In this regard, the founding of the EU has been similar to the case of Japan and South Korea in the Far East where 45,000 and 28,500 US troops have currently been deployed, respectively. After the Second World War, when Japan was about to fall in the hands of geographically-adjacent Soviet Union, the Truman administration authorized the use of nuclear weapons on Hiroshima and Nagasaki to subjugate Japan and also to send a signal to the leaders of the Soviet Union, which had not developed their nuclear program at the time, to desist from encroaching upon Japan in the east and West Germany in Europe.

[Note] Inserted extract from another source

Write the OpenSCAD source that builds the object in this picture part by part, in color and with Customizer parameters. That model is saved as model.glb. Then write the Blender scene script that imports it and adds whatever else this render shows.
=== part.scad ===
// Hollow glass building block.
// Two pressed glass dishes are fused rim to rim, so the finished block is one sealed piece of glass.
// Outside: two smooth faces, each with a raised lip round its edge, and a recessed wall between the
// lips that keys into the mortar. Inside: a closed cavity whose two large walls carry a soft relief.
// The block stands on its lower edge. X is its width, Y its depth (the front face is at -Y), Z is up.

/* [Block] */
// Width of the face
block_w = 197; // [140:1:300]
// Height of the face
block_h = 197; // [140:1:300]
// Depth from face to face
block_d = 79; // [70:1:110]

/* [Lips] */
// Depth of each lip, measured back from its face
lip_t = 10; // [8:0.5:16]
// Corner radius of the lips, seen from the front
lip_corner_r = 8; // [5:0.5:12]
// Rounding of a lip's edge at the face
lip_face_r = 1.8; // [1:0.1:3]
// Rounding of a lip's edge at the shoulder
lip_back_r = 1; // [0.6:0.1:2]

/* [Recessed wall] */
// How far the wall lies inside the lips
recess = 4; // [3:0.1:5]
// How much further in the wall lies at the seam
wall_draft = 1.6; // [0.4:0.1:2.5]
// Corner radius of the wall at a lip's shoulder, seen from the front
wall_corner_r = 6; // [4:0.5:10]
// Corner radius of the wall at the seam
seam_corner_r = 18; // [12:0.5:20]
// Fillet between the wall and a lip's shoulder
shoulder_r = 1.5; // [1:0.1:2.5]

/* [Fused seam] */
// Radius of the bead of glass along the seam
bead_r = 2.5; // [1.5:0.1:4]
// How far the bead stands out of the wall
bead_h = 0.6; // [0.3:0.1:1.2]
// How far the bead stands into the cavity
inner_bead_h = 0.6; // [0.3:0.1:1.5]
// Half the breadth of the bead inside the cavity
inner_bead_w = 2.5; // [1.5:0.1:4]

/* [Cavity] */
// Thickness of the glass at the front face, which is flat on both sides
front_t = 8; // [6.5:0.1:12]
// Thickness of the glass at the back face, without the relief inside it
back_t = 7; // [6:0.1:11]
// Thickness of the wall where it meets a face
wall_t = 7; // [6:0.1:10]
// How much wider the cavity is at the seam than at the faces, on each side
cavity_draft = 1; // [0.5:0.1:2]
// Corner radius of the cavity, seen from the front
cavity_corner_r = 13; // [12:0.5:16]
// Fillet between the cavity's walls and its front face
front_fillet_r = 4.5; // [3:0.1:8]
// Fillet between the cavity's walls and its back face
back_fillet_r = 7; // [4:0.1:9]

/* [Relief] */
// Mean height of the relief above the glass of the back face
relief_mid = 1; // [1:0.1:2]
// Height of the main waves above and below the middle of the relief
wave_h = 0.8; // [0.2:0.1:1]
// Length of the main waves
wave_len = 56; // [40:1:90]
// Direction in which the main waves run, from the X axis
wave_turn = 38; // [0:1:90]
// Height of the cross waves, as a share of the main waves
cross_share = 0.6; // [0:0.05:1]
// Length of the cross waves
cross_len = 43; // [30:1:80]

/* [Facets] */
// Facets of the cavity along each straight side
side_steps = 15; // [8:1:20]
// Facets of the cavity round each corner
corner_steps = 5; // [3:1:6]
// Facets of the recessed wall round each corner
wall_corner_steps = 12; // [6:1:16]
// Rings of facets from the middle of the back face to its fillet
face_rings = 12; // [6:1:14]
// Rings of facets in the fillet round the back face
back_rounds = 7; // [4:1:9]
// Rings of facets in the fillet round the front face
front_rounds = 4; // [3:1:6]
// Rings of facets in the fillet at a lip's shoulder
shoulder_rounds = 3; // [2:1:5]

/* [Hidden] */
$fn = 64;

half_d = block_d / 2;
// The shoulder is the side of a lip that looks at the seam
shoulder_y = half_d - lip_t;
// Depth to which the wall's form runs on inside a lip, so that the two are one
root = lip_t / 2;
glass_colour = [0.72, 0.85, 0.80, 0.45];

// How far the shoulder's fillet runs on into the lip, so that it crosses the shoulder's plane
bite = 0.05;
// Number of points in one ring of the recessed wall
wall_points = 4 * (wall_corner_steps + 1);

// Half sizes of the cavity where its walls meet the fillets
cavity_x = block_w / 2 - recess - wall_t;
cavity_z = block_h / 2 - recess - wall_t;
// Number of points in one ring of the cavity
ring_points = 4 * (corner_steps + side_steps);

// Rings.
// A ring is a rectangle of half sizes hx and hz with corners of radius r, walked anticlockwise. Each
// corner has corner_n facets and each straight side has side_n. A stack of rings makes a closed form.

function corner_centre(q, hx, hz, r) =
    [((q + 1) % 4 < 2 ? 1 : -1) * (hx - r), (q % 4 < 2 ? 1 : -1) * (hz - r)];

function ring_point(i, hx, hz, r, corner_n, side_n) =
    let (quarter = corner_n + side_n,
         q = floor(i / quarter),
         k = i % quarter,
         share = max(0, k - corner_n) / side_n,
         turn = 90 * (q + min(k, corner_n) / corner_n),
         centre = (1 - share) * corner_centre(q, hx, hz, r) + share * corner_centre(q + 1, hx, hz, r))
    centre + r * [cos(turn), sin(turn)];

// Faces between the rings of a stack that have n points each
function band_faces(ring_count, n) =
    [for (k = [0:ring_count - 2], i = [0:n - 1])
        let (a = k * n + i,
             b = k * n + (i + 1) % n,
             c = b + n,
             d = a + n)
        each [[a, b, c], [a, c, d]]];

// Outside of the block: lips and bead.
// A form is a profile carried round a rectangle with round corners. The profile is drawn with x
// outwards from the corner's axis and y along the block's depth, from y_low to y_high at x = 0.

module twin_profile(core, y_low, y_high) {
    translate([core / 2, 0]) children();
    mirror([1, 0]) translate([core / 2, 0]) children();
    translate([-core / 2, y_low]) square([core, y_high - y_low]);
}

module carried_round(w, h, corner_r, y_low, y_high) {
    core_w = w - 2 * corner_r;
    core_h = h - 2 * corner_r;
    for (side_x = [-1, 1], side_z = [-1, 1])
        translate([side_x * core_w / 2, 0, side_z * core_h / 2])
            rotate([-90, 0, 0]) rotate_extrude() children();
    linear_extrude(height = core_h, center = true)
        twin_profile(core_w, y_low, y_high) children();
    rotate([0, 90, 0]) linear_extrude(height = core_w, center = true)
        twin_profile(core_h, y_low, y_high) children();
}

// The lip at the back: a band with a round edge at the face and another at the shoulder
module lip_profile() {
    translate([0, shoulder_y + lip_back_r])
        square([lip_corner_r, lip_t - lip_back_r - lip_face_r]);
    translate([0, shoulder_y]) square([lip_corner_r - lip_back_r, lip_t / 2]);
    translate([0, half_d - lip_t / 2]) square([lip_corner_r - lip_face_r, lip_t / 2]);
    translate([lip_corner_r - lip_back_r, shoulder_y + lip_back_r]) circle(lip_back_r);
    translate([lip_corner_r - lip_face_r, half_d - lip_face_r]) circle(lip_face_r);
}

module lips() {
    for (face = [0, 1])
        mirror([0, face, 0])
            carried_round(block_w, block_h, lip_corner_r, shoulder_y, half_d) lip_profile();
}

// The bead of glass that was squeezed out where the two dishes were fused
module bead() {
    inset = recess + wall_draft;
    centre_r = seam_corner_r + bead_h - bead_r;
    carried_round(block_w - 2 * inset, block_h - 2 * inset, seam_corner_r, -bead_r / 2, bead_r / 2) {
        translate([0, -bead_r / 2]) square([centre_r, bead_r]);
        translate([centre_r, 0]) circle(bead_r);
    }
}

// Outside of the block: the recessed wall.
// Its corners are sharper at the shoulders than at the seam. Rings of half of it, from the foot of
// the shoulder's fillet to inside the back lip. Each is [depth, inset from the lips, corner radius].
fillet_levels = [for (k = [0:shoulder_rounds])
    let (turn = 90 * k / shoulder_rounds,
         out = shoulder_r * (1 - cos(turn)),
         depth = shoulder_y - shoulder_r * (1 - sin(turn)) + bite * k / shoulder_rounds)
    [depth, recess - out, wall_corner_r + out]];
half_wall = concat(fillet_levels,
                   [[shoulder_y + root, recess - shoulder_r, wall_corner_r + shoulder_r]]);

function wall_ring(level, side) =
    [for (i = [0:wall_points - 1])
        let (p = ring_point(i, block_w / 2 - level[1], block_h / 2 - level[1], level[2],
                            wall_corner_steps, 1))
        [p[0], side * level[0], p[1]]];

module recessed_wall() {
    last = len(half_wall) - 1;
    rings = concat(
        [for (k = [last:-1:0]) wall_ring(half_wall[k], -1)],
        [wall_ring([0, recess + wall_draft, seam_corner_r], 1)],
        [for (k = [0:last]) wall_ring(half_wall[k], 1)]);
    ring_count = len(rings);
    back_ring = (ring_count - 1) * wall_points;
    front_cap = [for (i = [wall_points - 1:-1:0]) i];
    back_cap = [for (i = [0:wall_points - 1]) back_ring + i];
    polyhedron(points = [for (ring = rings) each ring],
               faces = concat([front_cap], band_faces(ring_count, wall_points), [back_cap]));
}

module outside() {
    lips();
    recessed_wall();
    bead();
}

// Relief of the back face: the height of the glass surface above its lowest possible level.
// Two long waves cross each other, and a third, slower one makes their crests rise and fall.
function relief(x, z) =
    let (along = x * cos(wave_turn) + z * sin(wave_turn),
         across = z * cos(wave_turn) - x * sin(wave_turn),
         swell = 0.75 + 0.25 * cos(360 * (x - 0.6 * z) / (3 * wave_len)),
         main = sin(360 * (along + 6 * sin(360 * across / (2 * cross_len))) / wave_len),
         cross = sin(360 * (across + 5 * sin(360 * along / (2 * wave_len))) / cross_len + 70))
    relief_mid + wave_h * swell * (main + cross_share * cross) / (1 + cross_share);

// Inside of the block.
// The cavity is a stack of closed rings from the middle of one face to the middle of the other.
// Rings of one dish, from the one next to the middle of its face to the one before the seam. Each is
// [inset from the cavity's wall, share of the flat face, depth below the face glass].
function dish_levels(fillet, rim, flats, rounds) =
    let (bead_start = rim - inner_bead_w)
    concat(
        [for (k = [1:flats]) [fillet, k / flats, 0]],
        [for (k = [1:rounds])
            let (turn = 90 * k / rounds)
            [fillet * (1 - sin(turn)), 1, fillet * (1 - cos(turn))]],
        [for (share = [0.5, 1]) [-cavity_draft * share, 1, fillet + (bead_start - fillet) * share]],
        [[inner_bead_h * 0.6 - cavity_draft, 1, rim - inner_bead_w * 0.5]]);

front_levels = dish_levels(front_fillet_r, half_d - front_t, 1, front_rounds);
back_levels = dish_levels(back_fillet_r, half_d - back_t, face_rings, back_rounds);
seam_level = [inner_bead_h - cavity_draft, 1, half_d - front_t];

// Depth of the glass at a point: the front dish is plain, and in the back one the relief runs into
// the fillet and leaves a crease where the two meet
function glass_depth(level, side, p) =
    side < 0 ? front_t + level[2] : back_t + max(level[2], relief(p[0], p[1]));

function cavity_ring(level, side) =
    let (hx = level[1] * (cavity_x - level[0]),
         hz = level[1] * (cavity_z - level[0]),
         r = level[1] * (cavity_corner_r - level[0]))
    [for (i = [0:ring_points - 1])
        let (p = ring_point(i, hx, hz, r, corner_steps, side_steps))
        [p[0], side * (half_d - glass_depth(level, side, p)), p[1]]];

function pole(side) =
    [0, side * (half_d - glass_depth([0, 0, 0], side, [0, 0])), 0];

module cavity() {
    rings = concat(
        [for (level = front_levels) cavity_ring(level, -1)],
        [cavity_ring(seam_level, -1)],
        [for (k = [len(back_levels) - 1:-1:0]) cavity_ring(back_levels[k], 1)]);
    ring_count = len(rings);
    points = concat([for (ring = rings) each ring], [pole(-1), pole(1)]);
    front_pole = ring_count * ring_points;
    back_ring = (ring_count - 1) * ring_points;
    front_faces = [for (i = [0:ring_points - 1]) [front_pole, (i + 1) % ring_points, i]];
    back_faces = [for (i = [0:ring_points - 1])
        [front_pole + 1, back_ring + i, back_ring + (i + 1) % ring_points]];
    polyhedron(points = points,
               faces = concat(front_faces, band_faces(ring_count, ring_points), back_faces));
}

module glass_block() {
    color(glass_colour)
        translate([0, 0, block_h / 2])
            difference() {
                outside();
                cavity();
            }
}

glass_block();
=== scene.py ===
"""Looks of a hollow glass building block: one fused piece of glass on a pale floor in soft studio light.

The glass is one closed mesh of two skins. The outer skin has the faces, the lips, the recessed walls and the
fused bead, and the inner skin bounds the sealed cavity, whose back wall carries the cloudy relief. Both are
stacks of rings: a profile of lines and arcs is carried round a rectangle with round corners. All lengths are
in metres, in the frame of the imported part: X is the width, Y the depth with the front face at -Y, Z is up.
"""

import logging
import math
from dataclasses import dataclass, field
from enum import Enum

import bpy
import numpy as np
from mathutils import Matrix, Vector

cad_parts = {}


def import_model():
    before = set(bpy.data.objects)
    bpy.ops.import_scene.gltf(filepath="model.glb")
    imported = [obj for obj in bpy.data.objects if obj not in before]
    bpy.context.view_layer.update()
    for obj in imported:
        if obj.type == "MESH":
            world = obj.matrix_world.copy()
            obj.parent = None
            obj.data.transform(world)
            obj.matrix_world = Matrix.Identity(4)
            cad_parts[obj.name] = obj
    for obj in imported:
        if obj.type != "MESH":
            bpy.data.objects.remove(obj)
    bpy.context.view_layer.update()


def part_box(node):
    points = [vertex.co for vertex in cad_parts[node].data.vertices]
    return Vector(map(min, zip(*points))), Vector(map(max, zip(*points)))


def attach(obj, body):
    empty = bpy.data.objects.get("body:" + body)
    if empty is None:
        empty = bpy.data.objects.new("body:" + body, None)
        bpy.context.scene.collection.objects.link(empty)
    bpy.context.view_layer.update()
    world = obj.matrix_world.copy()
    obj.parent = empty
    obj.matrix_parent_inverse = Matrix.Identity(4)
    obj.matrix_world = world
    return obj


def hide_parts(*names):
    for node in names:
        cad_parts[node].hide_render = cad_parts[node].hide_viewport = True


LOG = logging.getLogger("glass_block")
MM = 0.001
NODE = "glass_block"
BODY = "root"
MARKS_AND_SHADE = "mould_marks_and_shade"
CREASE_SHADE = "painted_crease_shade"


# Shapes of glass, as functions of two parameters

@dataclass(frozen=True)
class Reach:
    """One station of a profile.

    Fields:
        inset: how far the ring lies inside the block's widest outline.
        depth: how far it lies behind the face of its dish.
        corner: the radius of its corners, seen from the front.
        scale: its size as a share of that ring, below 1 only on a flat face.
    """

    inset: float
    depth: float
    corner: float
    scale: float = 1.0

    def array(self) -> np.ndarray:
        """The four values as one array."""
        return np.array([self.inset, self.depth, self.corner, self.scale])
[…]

Then, during the Cold War, American entrepreneurs invested heavily in the economies of Japan and South Korea and made them model industrialized nations to forestall the expansion of communism in the Far East. Similarly, after the Second World War, Washington embarked on the Marshall Plan to rebuild Western Europe with an economic assistance of $13 billion, equivalent to hundreds of billions of dollars in the current dollar value. Since then, Washington has maintained its military and economic dominance over Western Europe.
There is an essential stipulation in the European Union’s charter of union, according to which the developing economies of Europe that joined the EU allowed free movement of goods (free trade) only on the reciprocal condition that the developed countries would allow free movement of labor. What’s obvious in this stipulation is the fact that the free movement of goods, services and capital only benefits the countries that have a strong manufacturing base, and the free movement of people only favors the developing economies where labor is cheap.

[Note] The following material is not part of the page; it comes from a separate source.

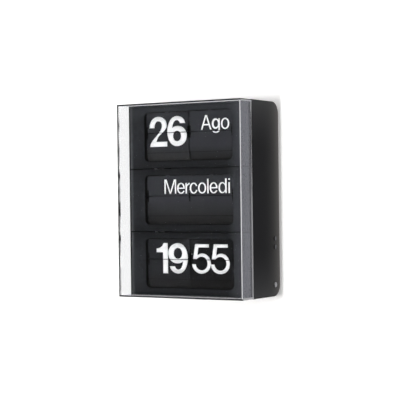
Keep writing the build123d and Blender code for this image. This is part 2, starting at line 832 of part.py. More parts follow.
def switch_block():
    """Housing of the two set switches, on the right cheek of the time module."""
    stem_end = case_width / 2 + button_proud - button_body - button_stem
    top = stem_end - button_travel - switch_gap
    y = rim_y + button_y
    heights = sorted(button_heights.values())
    base_x = plate_half_width
    body = block(base_x, top, y - switch_width / 2, y + switch_width / 2,
                 heights[0] - switch_margin, heights[1] + switch_margin)
    return fillet(body.edges().filter_by(Axis.X), switch_round)


def side_standoffs():
    posts = []
    for side in (-1, 1):
        y = rim_y + side_screw_y
        post = rod(side * plate_half_width, side * inner_half_width, y, side_screw_height, standoff_radius)
        depth = side_screw_length - case_wall + standoff_bore_extra
        posts.append(post - rod(side * (inner_half_width - depth), side * (inner_half_width + over), y,
                                side_screw_height, side_screw_radius + seat_clearance))
    return posts


def side_screws():
    """Slotted pan-head screws that hold the case to the standoffs, one low on each side."""
    screws = []
    for side in (-1, 1):
        y = rim_y + side_screw_y
        face = case_width / 2
        head = rod(side * face, side * (face + side_screw_head), y, side_screw_height,
                   side_screw_head_radius)
        outer_rim = [e for e in head.edges() if abs(e.center().X) > face + side_screw_head - 0.01]
        head = chamfer(outer_rim, side_screw_bevel)
        groove = Pos(y, side_screw_height) * Rot(0, 0, side_screw_slot_angle)
        groove *= Rectangle(side_screw_slot, 3 * side_screw_head_radius)
        head -= slab(side * (face + side_screw_head / 2), side * (face + side_screw_head + over), groove)
        screws.append(head + rod(side * (face - side_screw_length), side * face, y, side_screw_height,
                                 side_screw_radius))
    return screws


def back_screws():
    screws = []
    for x, z in back_screw_points():
        shank = along_y(plate_front_y - back_screw_tail, back_y - case_wall, x, z, Circle(screw_radius))
        screws.append(Pos(x, 0, z) * countersink(0) + shank)
    return screws


def cable_grommet():
    """Soft bush in the mains inlet of the back, flanged on the inside."""
    inner_y = back_y - case_wall
    body = along_y(inner_y, back_y, inlet_x, inlet_height, Circle(inlet_hole_radius - seat_clearance))
    body += along_y(inner_y - inlet_flange, inner_y, inlet_x, inlet_height, Circle(inlet_flange_radius))
    return body - along_y(inner_y - inlet_flange - over, back_y + over, inlet_x, inlet_height,
                          Circle(inlet_bore_radius))


def terminal_block():
    """Screw terminals for the mains lead, on the wall plate above the inlet."""
    width, depth, height = terminal_size
    body = block(inlet_x - width / 2, inlet_x + width / 2, plate_front_y - depth, plate_front_y,
                 terminal_height, terminal_height + height)
    hole_y = plate_front_y - depth + terminal_hole_inset
    for n in (-1, 0, 1):
        x = inlet_x + terminal_hole_pitch * n
        body -= block(x - terminal_hole / 2, x + terminal_hole / 2, hole_y, hole_y + terminal_hole,
                      terminal_height - over, terminal_height + terminal_hole_depth)
    return body


def build_outside():
    save("case_shell", case_shell())
    save("clear_cover", clear_cover())
    for name, height in button_heights.items():
        save(name, set_button(height))
    save("side_standoffs", *side_standoffs())
    save("side_screws", *side_screws())
    save("back_screws", *back_screws())
    save("cable_grommet", cable_grommet())


def build_frame():
    for module in module_floor:
        save(f"{module}_mask", mask(module))
        save(f"{module}_axle", axle(module))
        save(f"{module}_flap_catch", flap_catch(module))
    frame_cheeks()
    save("axle_nuts", *axle_nuts())
    save("wall_plate", wall_plate())
    save("frame_screws", *frame_screws())
    save("terminal_block", terminal_block())


def build_displays():
    displays = {
        "minute": ("time", 1, minute_flaps),
        "hour": ("time", -1, hour_flaps),
        "weekday": ("weekday", 0, weekday_flaps),
        "date": ("date", -1, date_flaps),
        "month": ("date", 1, month_flaps),
    }
    for name, (module, side, count) in displays.items():
        save(f"{name}_drum", half_drum(module, side, count) if side else weekday_drum())
        save(f"{name}_flap_stack", *flap_stack(module, side, count))
        save(f"{name}_leading_flap", leading_flap(module, side))
    save("minute_gear", minute_gear())
    save("minute_cam", snail_cam("time", 1))
    save("hour_ratchet", ratchet("time", -1, hour_flaps))
    save("hour_cam", snail_cam("time", -1))
    save("weekday_ratchet", ratchet("weekday", -1, weekday_flaps))
    save("date_ratchet", ratchet("date", -1, date_flaps))
    save("date_cam", snail_cam("date", -1))
    save("month_ratchet", ratchet("date", 1, month_flaps))


def build_drive():
    save("motor_body", motor_body())
    save("motor_screws", *motor_screws())
    save("motor_pinion", motor_pinion())
    save("hour_rocker", rocker("time", 1))
    save("month_rocker", rocker("date", -1))
    save("day_link", day_link())
    save("link_guides", *link_guides())
    save("set_switch_block", switch_block())


os.makedirs("parts", exist_ok=True)
build_outside()
build_frame()
build_displays()
build_drive()
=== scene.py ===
import json
import math
import bmesh
import bpy
from mathutils import Matrix, Vector


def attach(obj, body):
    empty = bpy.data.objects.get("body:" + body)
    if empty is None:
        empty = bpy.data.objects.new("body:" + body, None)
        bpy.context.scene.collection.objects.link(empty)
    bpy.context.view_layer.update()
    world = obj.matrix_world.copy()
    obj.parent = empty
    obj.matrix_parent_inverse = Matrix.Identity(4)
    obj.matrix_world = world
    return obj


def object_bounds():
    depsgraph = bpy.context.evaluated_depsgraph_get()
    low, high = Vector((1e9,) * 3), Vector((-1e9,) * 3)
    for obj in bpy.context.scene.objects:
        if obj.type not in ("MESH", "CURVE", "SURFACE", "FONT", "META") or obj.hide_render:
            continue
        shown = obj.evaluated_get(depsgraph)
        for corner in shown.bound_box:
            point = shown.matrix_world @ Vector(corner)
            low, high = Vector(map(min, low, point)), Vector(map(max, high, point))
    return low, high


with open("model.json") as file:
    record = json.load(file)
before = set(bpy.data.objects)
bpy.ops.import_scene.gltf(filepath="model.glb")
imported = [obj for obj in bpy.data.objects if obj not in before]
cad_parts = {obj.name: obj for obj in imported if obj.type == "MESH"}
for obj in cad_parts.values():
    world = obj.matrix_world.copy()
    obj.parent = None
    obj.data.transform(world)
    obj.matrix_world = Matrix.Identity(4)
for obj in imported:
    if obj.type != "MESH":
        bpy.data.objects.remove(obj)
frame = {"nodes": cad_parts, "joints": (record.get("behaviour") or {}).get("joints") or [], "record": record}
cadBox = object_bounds()
mm = 0.001
nodes = frame["nodes"]
joints = {j["name"]: j for j in frame["joints"]}
clockFront, clockBack = cadBox[0][1], cadBox[1][1]
clockHeight = cadBox[1][2]
print("clock frame loaded:", len(nodes), "nodes")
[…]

Now, when the international financial institutions, like the IMF and WTO, promote free trade by exhorting the developing countries all over the world to reduce tariffs and subsidies without the reciprocal free movement of labor, whose interests do such institutions try to protect? Obviously, they try to protect the interests of their biggest donors by shares, the developed economies.

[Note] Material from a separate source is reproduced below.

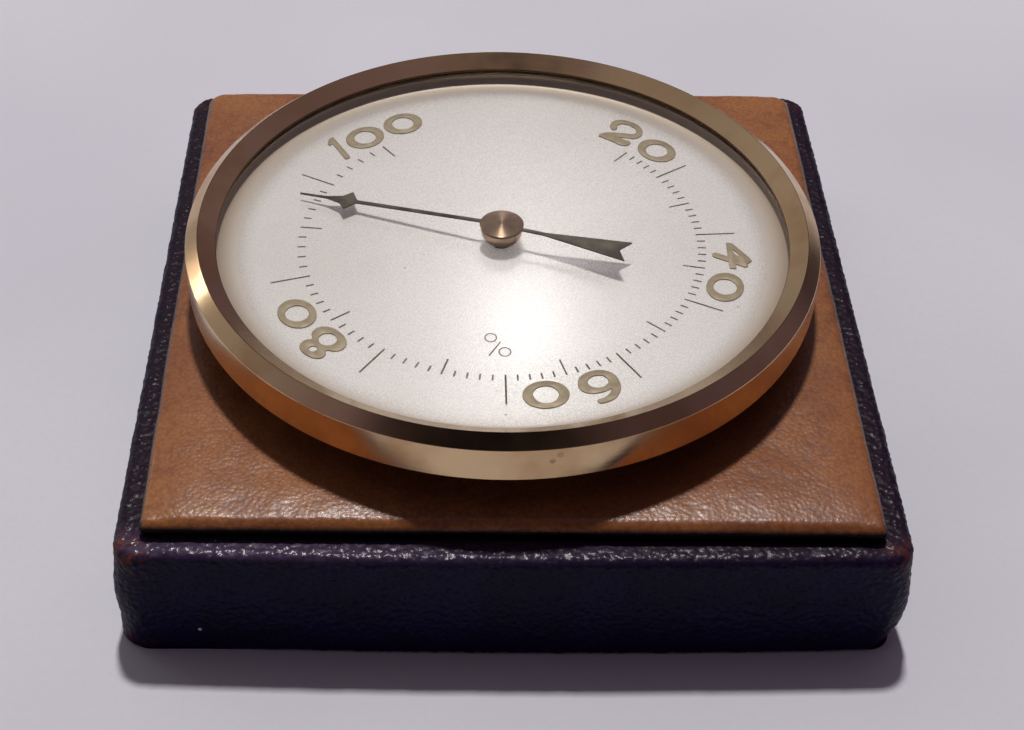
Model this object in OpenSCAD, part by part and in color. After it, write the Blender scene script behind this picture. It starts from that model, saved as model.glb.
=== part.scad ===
// Desk hygrometer: a round dial in a brass bezel on a square, leather-topped block.
// Inside it a bundle of hair pulls a toothed sector, and the sector turns the pointer's pinion.
// Millimetres. The origin is on the underside, below the dial's centre. +Y points away from the reader, +Z is up.

/* [Base] */
// Width of the covered block
base_w = 101.1; // [96:0.1:140]
// Depth of the covered block
base_d = 102.5; // [96:0.1:140]
// Height of the covered block
base_h = 18; // [15:0.1:30]
// How far the block's middle lies to the right of the dial's
base_x = 0.7; // [0:0.05:1]
// How far the block's middle lies behind the dial's
base_y = 0.85; // [0:0.05:1]
// Radius of the block's upright corners
base_corner_r = 3.5; // [2:0.1:8]
// Rounding of the block's top edges
base_top_r = 1.3; // [0.3:0.1:1.9]
// Rounding of the block's bottom edges
base_bottom_r = 0.6; // [0.2:0.1:1.9]
// Thickness of the covering on the block
wrap_t = 0.9; // [0.4:0.1:1.5]
// Width of the covering that is turned in under the block
turn_in_w = 8; // [4:0.5:12]

/* [Pad] */
// Width of the leather pad
pad_w = 94.8; // [92:0.2:138]
// Depth of the leather pad
pad_d = 96.4; // [92:0.2:138]
// How far the pad's middle lies to the right of the dial's
pad_x = 0.6; // [0:0.05:1.2]
// How far the pad's middle lies behind the dial's
pad_y = 1; // [0:0.05:1.2]
// Height of the leather pad
pad_h = 3.4; // [2.4:0.1:8]
// Radius of the pad's corners
pad_corner_r = 3; // [2:0.1:8]
// Rounding of the pad's top edge
pad_edge_r = 1.5; // [0.5:0.1:1.9]
// Thickness of the leather
leather_t = 0.9; // [0.4:0.1:1.4]

/* [Case] */
// Outer radius of the case drum
drum_r = 39; // [37:0.1:39.6]
// Wall of the case drum
drum_wall = 0.8; // [0.5:0.1:1.2]
// Depth of the drum from the top of its flange to the underside of its floor
drum_depth = 18.5; // [17:0.1:19.5]
// Thickness of the drum's flange
flange_t = 0.6; // [0.4:0.1:0.8]
// Number of air holes in the drum
vent_count = 24; // [8:1:36]
// Radius of an air hole
vent_r = 0.8; // [0.4:0.1:1.2]
// Height of the air holes above the pad
vent_lift = 2.3; // [1.6:0.1:2.8]
// Gap round the drum in the block and the pad
case_fit = 0.25; // [0.1:0.05:0.5]

/* [Bezel] */
// Outer radius of the bezel's side band
bezel_r = 44.25; // [43.8:0.05:46]
// Thickness of the side band
bezel_wall = 1.25; // [1.1:0.05:1.6]
// Gap between the bezel's underside and the pad
bezel_gap = 4.75; // [3.6:0.05:6]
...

Regardless, while joining the EU, Britain compromised on the rights of its working class in order to protect the interests of its bankers and industrialists, because free trade with the rest of the EU countries spurred British exports. The British working classes overwhelmingly voted in the favor of Brexit because after Britain’s entry into the EU and when the agreements on abolishing internal border checks between the EU member states became effective, the cheaper labor force from the Eastern and Central Europe flooded the markets of Western Europe, and consequently the wages of native British workers dropped and it also became difficult for them to find jobs, because foreigners were willing to do the same job for lesser pays, hence raising the level of unemployment among the British workers and consequent discontentment with the EU.
The subsequent lifting of restrictions on the Romanians and Bulgarians to work in the European Union in January 2014 further exacerbated the problem, and consequently the majority of the British electorate voted in a June 2016 referendum to opt out of the EU. The biggest incentive for the British working class to vote for Brexit is that the East European workers will have to leave Britain after its exit from the EU, and the jobs will once again become available with better wages to the native British workforce.
The developed economies of the Western Europe would never have acceded to the condition of free movement of labor that goes against their economic interests; but the political establishment of the US, which is the hub of corporate power and wields enormous influence in the Western capitalist bloc, persuaded the unwilling states of the Western Europe to yield to the condition against their national interests in order to wean away the formerly communist states of the Eastern and Central Europe from the Russian influence.
Thus, all the grandstanding and moral posturing of unity and equality aside, the hopelessly neoliberal institution, the EU, in effect, is nothing more than the civilian counterpart of the Western military alliance against the erstwhile Soviet Union, the NATO, that employs a much more subtle and insidious tactic of economic warfare to win over political allies and to isolate the adversaries that dare to sidestep from the global trade and economic policy as laid down by the Western capitalist bloc.
It would be pertinent to mention that though Theresa May’s Conservatives-led government is in favor of Brexit, the neoliberal British deep state and European establishments led by France and Germany are fiercely opposed to Britain’s exit from the EU. They could have hired any rogue agent for the attempted assassinations on the Russian exiles that draws suspicions toward Kremlin.
Since the referendum, the British deep state and European establishments have created numerous hurdles in the way of Brexit. The First Minister of Scotland Nicola Sturgeon is demanding more autonomy and control over Scotland’s vast oil and gas reserves and a debate is raging on over a “soft border” between Northern Ireland and the Republic of Ireland which will remain in EU post-Brexit. Instead of a smooth transition to an independent state, Britain is more likely to disintegrate in its effort to leave the EU.
Finally, a New Cold War has begun. 25 out of 28 EU member states have recently signed an enhanced security cooperation agreement known as the Permanent Structured Cooperation (PESCO) whose aim is to structurally integrate the armed forces of EU members. Britain along with Denmark and Malta are being left out. The main objective of the recent assassination attempts on the Russian exiles is to intimidate the Conservatives-led government that Britain will be left to fend for itself post-Brexit.